Castro v. United States, 608 F.3d 266 (5th Cir. 2010), cert. denied, 131 S.Ct. 902 (2011).

Represented a United States citizen mother and child in a civil rights lawsuit against the United States for wrongfully deporting the child and separating them for three years. Mother and child were successfully reunited.

United States v. Villanueva Diaz, 634 F.3d 844 (5th Cir.), cert. denied, 132 S.Ct. 110 (2011).

The Law Office of Javier N. Maldonado, PC represented Mr. Villanueva Diaz in his illegal re-entry case and challenged his prior deportation order because his former counsel failed to notify Mr. Villanueva Diaz of the BIA’s decision dismissing the appeal. Lawyers appealed to the Supreme Court of the United States but were not successful in their fight.

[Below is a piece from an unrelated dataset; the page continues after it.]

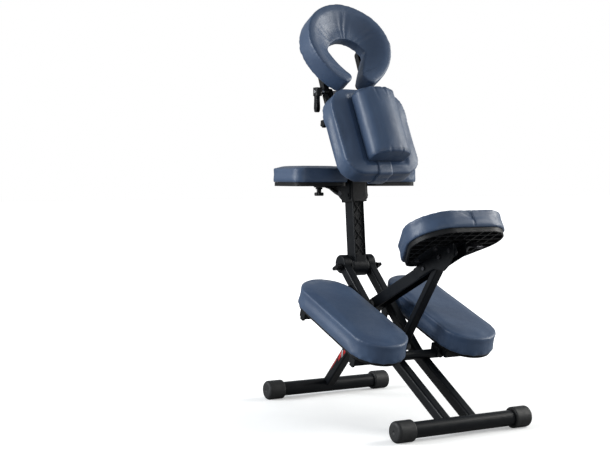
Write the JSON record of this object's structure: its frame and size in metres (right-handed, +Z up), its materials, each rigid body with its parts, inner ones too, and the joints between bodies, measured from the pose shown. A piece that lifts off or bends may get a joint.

Perez-Gonzalez v. Holder, 667 F.3d 622 (5th Cir. 2012).

The Department of Homeland Security (DHS) sought to deport Mr. Perez-Gonzalez as an aggravated felon for his conviction as a teenager for having sexual relations with another teenager in violation of Minnesota law. Lawyers successfully argued that Mr. Perez-Gonzalez’s conviction was not an aggravated felony. On remand to the Immigration Court, the DHS terminated the deportation proceedings against Mr. Perez-Gonzalez.

United States v. Resendiz-Moreno, 705 F.3d 203 (5th Cir. 2013).

Attorney Maldonado challenged the prison sentence imposed on Mr. Resendiz-Moreno because of his Georgia conviction for cruelty to a child. The Federal Court of Appeals was persuaded that the Georgia offense was not a crime of violence and thus, Mr. Resendiz-Moreno was re-sentenced and given less prison time.

Paez-Sarmientos v. Holder, 742 F.3d 624 (5th Cir. 2014).

When the Department of Homeland Security sought to deport Mr. Paez-Sarmientos for having been convicted of drug trafficking under Florida law, the Law Office of Javier Maldonado, PC successfully argued that the Florida conviction was not an aggravated felony under immigration law. The Federal Court of Appeals remanded the case to the Immigration Court so Mr. Paez-Sarmientos could apply for cancellation of removal.